# Home made Smitty sled



## Jesco (Feb 13, 2008)

Just thought I would share pics of my ice sled,. I have enjoyed all the pics you guys sent in, enhances the ice fishing season for me. Also gives me ideas to try things outside of my box. I made runners from .062 aluminum. Being retired from SHEET METAL LOCAL 33, helped with that. I really enjoy seeing everyones sleds, hubs, shanties,equipment etc.don't know what the addiction is, but its got me!


----------



## icebucketjohn (Dec 22, 2005)

Outstanding Concept & Design.


----------



## Jesco (Feb 13, 2008)

icebucketjohn said:


> Outstanding Concept & Design.


Thanks John, gonna keep my eyes open for some snow skies, maybe make another one. anything to do with ice fishing, I like.


----------



## tkbiker (Jul 30, 2004)

That's a nice one ! Check the local thrift shops got the ones im going to use for mine for $2.


----------



## threeten (Feb 5, 2014)

Great build. 
What’s it weigh empty?


----------



## Jesco (Feb 13, 2008)

threeten said:


> Great build.
> What’s it weigh empty?


35 lbs. Made an axle out of all thread,used some small wheels I had laying around so I don"t have to drag it on gravel or cement.Put on or take off pretty quick. thanks for the reply.


----------



## Jesco (Feb 13, 2008)

tkbiker said:


> That's a nice one ! Check the local thrift shops got the ones im going to use for mine for $2.
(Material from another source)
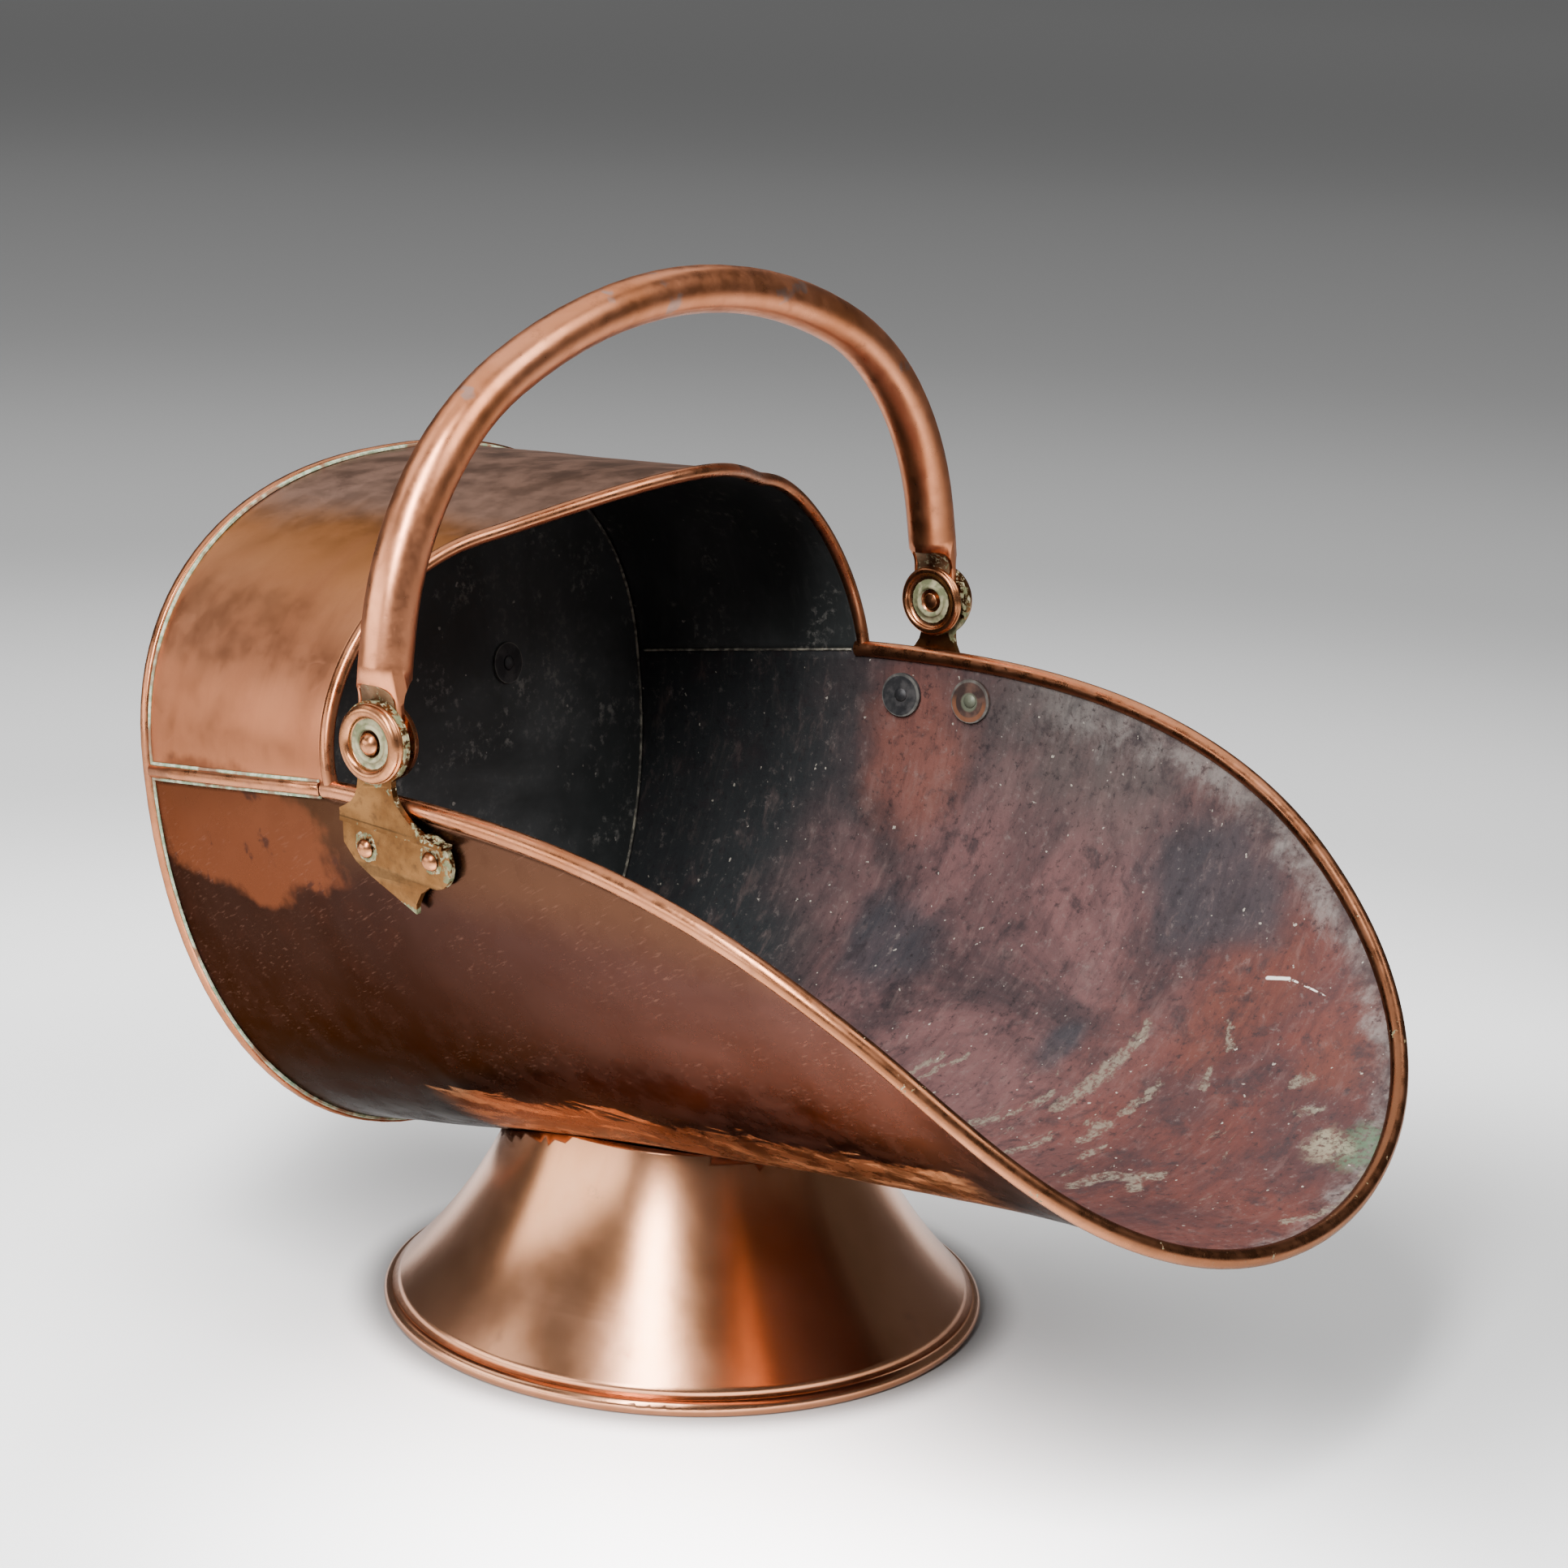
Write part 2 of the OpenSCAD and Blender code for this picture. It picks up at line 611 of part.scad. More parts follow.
// A pipe between an outer and an inner run of rings
module pipe(outer, inner) {
    n = len(outer[0]);
    m = len(outer);
    shift = n * m;
    last = (m - 1) * n;
    polyhedron(
        points = concat([for (r = outer) each r], [for (r = inner) each r]),
        faces = concat(
            ring_faces(m, n, false),
            [for (f = ring_faces(m, n, false)) [f[0] + shift, f[2] + shift, f[1] + shift]],
            [for (j = [0 : n - 1]) let (k = (j + 1) % n)
                each [[k, j, j + shift], [k, j + shift, k + shift]]],
            [for (j = [0 : n - 1]) let (k = (j + 1) % n)
                each [[last + j, last + k, last + j + shift], [last + k, last + k + shift, last + j + shift]]]
        ),
        convexity = 6
    );
}
module bail_handle() {
    color(copper) at_foot() at_pivot() rotate([-bail_lean, 0, 0]) difference() {
        pipe(handle_rings(0), handle_rings(tube_wall));
        both_sides() scoops();
    }
}
module pivot_bore() {
    translate([pivot_x, 0, 0]) rotate([0, 90, 0])
        cylinder(r = pivot_rivet_r + run_gap, h = 2 * leg_d, center = true);
}
module handle_end(name) {
    color(brass) side(name) at_pivot() rotate([-bail_lean, 0, 0]) difference() {
        union() {
            bend(leg_c, leg_r, shoulder_a + 0.4, leg_a) circle(r = plug_r, $fn = 48);
            translate([pivot_x, 0, 0]) rotate([0, 90, 0])
                cylinder(r = tongue_r, h = tongue_t, center = true);
        }
        scoops();
        pivot_bore();
    }
}
tongue_r = plug_r - run_gap;

// ---- lugs, bosses and rivets ----
ear_x = pivot_x + tongue_t / 2 + side_gap;
// Where the mouth's edge passes the lug
function edge_at_y(y, lo = 0, hi = 0.3, n = 16) =
    let (mid = (lo + hi) / 2)
    n == 0 ? mid
    : edge_point(mid)[1] > y ? edge_at_y(y, mid, hi, n - 1) : edge_at_y(y, lo, mid, n - 1);
lug_mid_y = pivot_y - 8;
lug_edge = edge_point(edge_at_y(lug_mid_y));
lug_behind = edge_point(edge_at_y(lug_mid_y + 20));
lug_ahead = edge_point(edge_at_y(lug_mid_y - 20));
lug_turn = atan2(lug_ahead[0] - lug_behind[0], lug_behind[1] - lug_ahead[1]);
saddle_in = mouth_bead_r + 3 * seat_gap;
saddle_drop = 5.9;
saddle_low = lug_edge[2] - mouth_bead_r - saddle_drop;
saddle_top = pivot_z - ear_r + 0.5;
neck_y = pivot_y - 0.6;
neck_half_w = 7.8;
// The lug's own frame: x out from the body's edge line, y along it, z up
module at_lug() {
    translate([lug_edge[0], lug_edge[1], 0]) rotate([0, 0, lug_turn]) children();
}
module upright(x0, x1) {
    translate([x0, 0, 0]) rotate([90, 0, 90]) linear_extrude(x1 - x0) children();
}
module lug(name) {
    color(brass) side(name) {
        difference() {
            union() {
                upright(ear_x, ear_x + lug_t) translate([pivot_y, pivot_z]) circle(r = ear_r);
                saddle();
                at_lug() ledge();
                at_lug() shield();
            }
            at_pivot() translate([pivot_x, 0, 0]) rotate([0, 90, 0])
                cylinder(r = pivot_rivet_r + run_gap / 2, h = 4 * leg_d, center = true);
            lug_rivet_places() rivet_hole();
        }
    }
}
// The saddle widens from the neck below the ear to the ledge, hollow on both sides:
// one row of corners for each height, u being 0 at the neck and 1 at the ledge
saddle_back = 26;
saddle_front = -24.5;
saddle_l = saddle_back - saddle_front;
saddle_rows = 9;
flare_power = 1.8;
back_flare = 1.35;
ledge_t = 1.5;
function flare(u) = 1 - power(1 - power(clamp01(u), flare_power), 1 / flare_power);
function from_lug(q) = [
    lug_edge[0] + q[0] * cos(lug_turn) - q[1] * sin(lug_turn),
    lug_edge[1] + q[0] * sin(lug_turn) + q[1] * cos(lug_turn),
    q[2]
];
function saddle_row(u, z) =
    let (
        neck = neck_y - lug_mid_y,
        front = lerp(neck - neck_half_w, saddle_front, flare(u)),
        back = lerp(neck + neck_half_w, saddle_back, flare(back_flare * u))
    )
    [
        for (q = [[0, front], [lug_t, front], [lug_t, back], [0, back]])
            lerp([ear_x + q[0], lug_mid_y + q[1], z], from_lug([saddle_in + q[0], q[1], z]), smooth(u))
    ];
module saddle() {
    loft([
        saddle_row(0, pivot_z),
        for (i = [0 : saddle_rows])
            let (u = 1 - pow(1 - i / saddle_rows, 2))
            saddle_row(u, lerp(saddle_top, saddle_low + ledge_t, u)),
        saddle_row(1, saddle_low)
    ]);
}
// The ledge turns in under the rolled edge
module ledge() {
    translate([ledge_in, saddle_front, saddle_low])
        cube([saddle_in + lug_t / 2 - ledge_in, saddle_l, ledge_t]);
}
// The shield lies on the body, which is nearly a drum of this radius there
shield_t = 2;
shield_bend = 171;
shield_low = 27.9;
shield_back = 28.3;
shield_in = sheet_t / 2 + 2 * seat_gap;
shield_out = shield_in + shield_t;
ledge_in = shield_in + seat_gap;
module shield_outline() {
    polygon([
        [shield_back, saddle_low + 1], [shield_back, saddle_low - 9],
        [22.6, saddle_low - 15], [16, saddle_low - 18.6], [6.9, saddle_low - 22.5],
        [-3.1, 1 - shield_low + saddle_low], [-5.4, saddle_low - shield_low],
        [-6.1, saddle_low - 24.1], [-9.3, saddle_low - 19.3], [-13.4, saddle_low - 16.2],
        [-22.4, saddle_low - 10.7], [-22.4, saddle_low + 1]
    ]);
    translate([-15.6, saddle_low - 6.6]) circle(r = 9.6);
}
module shield() {
    drum_l = 2 * saddle_l;
    intersection() {
        upright(-shield_low, shield_low) shield_outline();
        translate([-shield_bend, 0, lug_edge[2]]) rotate([90, 0, 0]) difference() {
            cylinder(r = shield_bend + shield_out, h = drum_l, center = true, $fn = 180);
            cylinder(r = shield_bend + shield_in, h = drum_l + 1, center = true, $fn = 180);
        }
    }
}
// Each rivet stands square to the body's skin:
// [distance along the edge, height, room between the shield and the skin's own curve]
lug_rivets = [[16.9, saddle_low - 8.4, 0.9], [-15.5, saddle_low - 5.6, 1.3]];
module at_lug_rivet(q) {
    y = lug_edge[1] + q[0] * cos(lug_turn);
    yb = section_y(y, q[1]);
    a = angle_by_depth(section_s(y, q[1]), yb);
    n = skin_normal(a, yb);
    translate(skin(a, yb)) rotate([0, acos(n[2]), atan2(n[1], n[0])]) children();
}
module lug_rivet_places() {
    for (q = lug_rivets) at_lug_rivet(q) children();
}
module rivet_hole() {
    cylinder(r = rivet_r + run_gap, h = 12 * rivet_r, center = true);
}
// A flat washer inside the hollow of the body touches it with its rim
washer_in = sheet_t / 2 + 2 * seat_gap + washer_r * washer_r / (2 * shield_bend);
module lug_rivet_set(name) {
    tail = washer_in + washer_t + rivet_gap;
    color(copper) side(name) for (q = lug_rivets) at_lug_rivet(q) {
        head = shield_out + q[2];
        translate([0, 0, -tail]) cylinder(r = rivet_r, h = head + tail);
        translate([0, 0, head]) dome(1.75 * rivet_r, 1.3 * rivet_r);
        translate([0, 0, -tail]) mirror([0, 0, 1]) dome(1.4 * rivet_r, 0.5 * rivet_r);
    }
}
// A domed head of the given radius and height, standing on z = 0
module dome(r, h) {
    ball = (r * r + h * h) / (2 * h);
    rotate_extrude() intersection() {
        translate([0, h - ball]) circle(r = ball, $fn = 48);
        square([r, h]);
    }
}
module lug_washer_set(name) {
    color(copper) side(name) lug_rivet_places()
        translate([0, 0, -washer_in - washer_t]) difference() {
            cylinder(r = washer_r, h = washer_t);
            cylinder(r = rivet_r + run_gap, h = 4 * washer_t, center = true);
        }
}
boss_base = 1.6;
collar_r = 0.9;
// A turned disc with a rounded outer ring and a small collar round the rivet
module boss_rings(ring) {
    difference() {
        union() {
            cylinder(r = boss_r, h = boss_base);
            rotate_extrude() translate([boss_r - ring, boss_base]) circle(r = ring - 0.2, $fn = 32);
            rotate_extrude() translate([pivot_rivet_r + 2.6, boss_base]) circle(r = collar_r, $fn = 32);
        }
        translate([0, 0, -2 * ring]) cylinder(r = 2 * boss_r, h = 2 * ring);
        cylinder(r = pivot_rivet_r + run_gap / 2, h = 4 * boss_r, center = true);
    }
}
module outer_boss(name) {
    color(copper) side(name) at_pivot() translate([ear_x + lug_t + rivet_gap, 0, 0])
        rotate([0, 90, 0]) boss_rings(2.5);
}
module inner_boss(name) {
    color(brass) side(name) at_pivot() translate([pivot_x - tongue_t / 2 - side_gap, 0, 0])
        rotate([0, -90, 0]) boss_rings(1.6);
}
module pivot_rivet(name) {
    shank_in = pivot_x - tongue_t / 2 - side_gap - boss_base - collar_r / 3;
    shank_out = ear_x + lug_t + rivet_gap + boss_base + collar_r / 2;
    color(copper) side(name) at_pivot() rotate([0, 90, 0]) {
        translate([0, 0, shank_in]) cylinder(r = pivot_rivet_r, h = shank_out - shank_in);
        translate([0, 0, shank_out]) dome(pivot_rivet_r + 0.8, 2.8);
        translate([0, 0, shank_in]) mirror([0, 0, 1]) dome(pivot_rivet_r, 0.8);
    }
}

// ---- back handle ----
grip_rise = (grip_z - belly_at(back_y)) / cos(back_lean);
grip_flange_r = grip_r + 4;
grip_flange_t = 2.4;
grip_depth = grip_reach - grip_r;
grip_back_y = plate_y(grip_z) + (sheet_t + rivet_gap + grip_depth) * cos(back_lean) + grip_r;
grip_rivet_l = 10;
module grip_places() {
    for (d = [-1, 1]) translate([d * grip_half_w, grip_rise, 0]) children();
}
module grip_section() {
    circle(r = grip_r, $fn = 48);
}
module back_handle() {
    color(copper) on_plate() translate([0, grip_rise, -sheet_t - rivet_gap]) mirror([0, 0, 1]) difference() {
        union() {
            both_sides() {
                translate([grip_half_w, 0, 0]) cylinder(r = grip_flange_r, h = grip_flange_t);
                translate([grip_half_w, 0, 0]) cylinder(r = grip_r, h = grip_depth - grip_bend_r);
                translate([grip_half_w - grip_bend_r, 0, grip_depth - grip_bend_r])
                    rotate([90, 0, 0]) rotate_extrude(angle = 90, $fn = 96)
                    translate([grip_bend_r, 0]) grip_section();
            }
            translate([0, 0, grip_depth]) rotate([0, 90, 0])
                cylinder(r = grip_r, h = 2 * (grip_half_w - grip_bend_r), center = true, $fn = 48);
        }
        both_sides() translate([grip_half_w, 0, -1])
            cylinder(r = rivet_r + run_gap, h = 1 + grip_rivet_l + rivet_r);
    }
}
module back_handle_rivets() {
    color(copper) on_plate() grip_places() {
        tail = sheet_t + grip_rivet_l;
        head = washer_t + 2 * side_gap;
        translate([0, 0, -tail]) cylinder(r = rivet_r, h = tail + head);
        translate([0, 0, head]) dome(1.5 * rivet_r, 0.6 * rivet_r);
    }
}
module back_washers() {
    color(copper) on_plate() grip_places() translate([0, 0, side_gap]) difference() {
        cylinder(r = washer_r - 0.5, h = washer_t);
        cylinder(r = rivet_r + run_gap, h = 4 * washer_t, center = true);
    }
}

bucket();
hood();
back_plate();
back_seam();
side_seam("left");  // side_seam_left
side_seam("right");  // side_seam_right
mouth_bead();
mouth_wire();
hood_bead();
hood_wire();
foot();
foot_bead();
foot_wire();
bail_handle();
handle_end("left");  // handle_end_left
handle_end("right");  // handle_end_right
lug("left");  // lug_left
lug("right");  // lug_right
outer_boss("left");  // outer_boss_left
outer_boss("right");  // outer_boss_right
inner_boss("left");  // inner_boss_left
inner_boss("right");  // inner_boss_right
pivot_rivet("left");  // pivot_rivet_left
pivot_rivet("right");  // pivot_rivet_right
lug_rivet_set("left");  // lug_rivets_left
lug_rivet_set("right");  // lug_rivets_right
lug_washer_set("left");  // lug_washers_left
lug_washer_set("right");  // lug_washers_right
back_handle();
back_handle_rivets();
back_washers();
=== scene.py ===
from functools import reduce
from math import acos, asin, copysign, cos, pi, radians, sin, sqrt, tan

import bmesh
import bpy
from mathutils import Matrix, Vector, noise


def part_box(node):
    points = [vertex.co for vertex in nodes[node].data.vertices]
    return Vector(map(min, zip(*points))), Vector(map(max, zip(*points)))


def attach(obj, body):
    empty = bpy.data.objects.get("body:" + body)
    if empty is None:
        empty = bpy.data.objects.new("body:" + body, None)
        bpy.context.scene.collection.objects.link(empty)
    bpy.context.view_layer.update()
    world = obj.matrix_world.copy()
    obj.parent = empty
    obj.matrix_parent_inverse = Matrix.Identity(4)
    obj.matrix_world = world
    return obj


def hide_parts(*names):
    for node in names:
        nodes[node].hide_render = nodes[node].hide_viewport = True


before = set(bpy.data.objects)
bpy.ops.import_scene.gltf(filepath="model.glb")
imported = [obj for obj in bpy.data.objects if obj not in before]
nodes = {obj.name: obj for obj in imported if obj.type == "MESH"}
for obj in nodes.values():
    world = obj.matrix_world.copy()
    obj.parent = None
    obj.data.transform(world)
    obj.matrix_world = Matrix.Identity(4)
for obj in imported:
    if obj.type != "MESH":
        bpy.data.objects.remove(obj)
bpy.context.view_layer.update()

foot_low, foot_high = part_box("foot_bead")
foot_y = (foot_low.y + foot_high.y) / 2

# ---- the sheet's shape, in millimetres about the centre of the foot, as in the part ----
sheet_t = 1.2
back_lean = radians(8.95)
belly_back_z, belly_z, lip_z = 47.4, 68.8, 97.0
back_y, lip_y = 120.8, 268.5
back_half_w, belly_half_w, belly_wide_y = 138.8, 161.5, 136.0
lip_r, lip_flat_y = 199.0, 195.0
back_square, hood_square = 2.15, 2.3
seam_back_z, corner_y, corner_z = 206.0, 40.0, 222.5
back_top_h, hood_rise, hood_crown_y = 99.7, 95.5, 10.2
mouth_bead_r, hood_bead_r = 3.3, 2.6
seam_front = 2.2
# Where the sections start to square up and to change depth, and the edge's special places
square_from_y, depth_from_y = -40.0, -60.0
plate_gap, flat_below, shoulder_a = 0.15, radians(40), 62

lean = tan(back_lean)
back_drop, lip_rise = belly_z - belly_back_z, lip_z - belly_z
belly_curve = (lip_y * back_drop - back_y * lip_rise) / (lip_y * back_y * (lip_y + back_y))
belly_slope = (back_drop - belly_curve * back_y * back_y) / back_y


def lerp(a, b, t):
    return a + (b - a) * t


def clamp(t):
    return max(0.0, min(1.0, t))


def smooth(t):
    return t * t * (3 - 2 * t)


def power(v, p):
    return copysign(abs(v) ** p, v)


def belly_at(y):
    return belly_z - belly_slope * y - belly_curve * y * y


def section_y(y, z):
    """Where the leaning section through a point of the side view meets the belly's line."""
    q = y - lean * (z - belly_z)
    b = 1 + lean * belly_slope
    return 2 * q / (b + sqrt(b * b + 4 * lean * belly_curve * q))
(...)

been looking some, no luck. Love messing with this stuff,kinda makes my wiife scratch her head.


----------



## Bulldawg (Dec 3, 2007)

As your son I scratch my head to, lol
We got to spend some time together ice fishing this winter , loved going over to Mogadore and messing around with all of our ice fishing gear . All in hopes of at least catching a few 6” perch . Lol


----------



## Jesco (Feb 13, 2008)

Bulldawg said:


> As your son I scratch my head to, lol
> We got to spend some time together ice fishing this winter , loved going over to Mogadore and messing around with all of our ice fishing gear . All in hopes of at least catching a few 6” perch . Lol


Great you and me getting out. You really mean catching 40 inch Perch.


----------



## FISHIN 2 (Jun 22, 2005)

Jesco said:


> Great you and me getting out. You really mean catching 40 inch Perch.


Where are you located? I have some downhill skis your welcome to.


----------



## threeten (Feb 5, 2014)

Jesco said:


> 35 lbs. Made an axle out of all thread,used some small wheels I had laying around so I don"t have to drag it on gravel or cement.Put on or take off pretty quick. thanks for the reply.


Have an idea for a similar build with an aluminum frame and aluminum dowels. Like a flexible flier but aluminum. 
Yours is much easier and more rigid than my idea. 
Father in law has a sled dog style sled he’s offered me but never made up to the upper peninsula last year to pick it up. 
Again - great build and tight lines


----------



## Jesco (Feb 13, 2008)

FISHIN 2 said:


> Where are you located? I have some downhill skis your welcome to.


Thank you so much,I am in Navarre,(Stark County).


----------



## Jesco (Feb 13, 2008)

threeten said:


> Have an idea for a similar build with an aluminum frame and aluminum dowels. Like a flexible flier but aluminum.
> Yours is much easier and more rigid than my idea.
> Father in law has a sled dog style sled he’s offered me but never made up to the upper peninsula last year to pick it up.
> Again - great build and tight lines


Thank you much, good luck fishing this year.


----------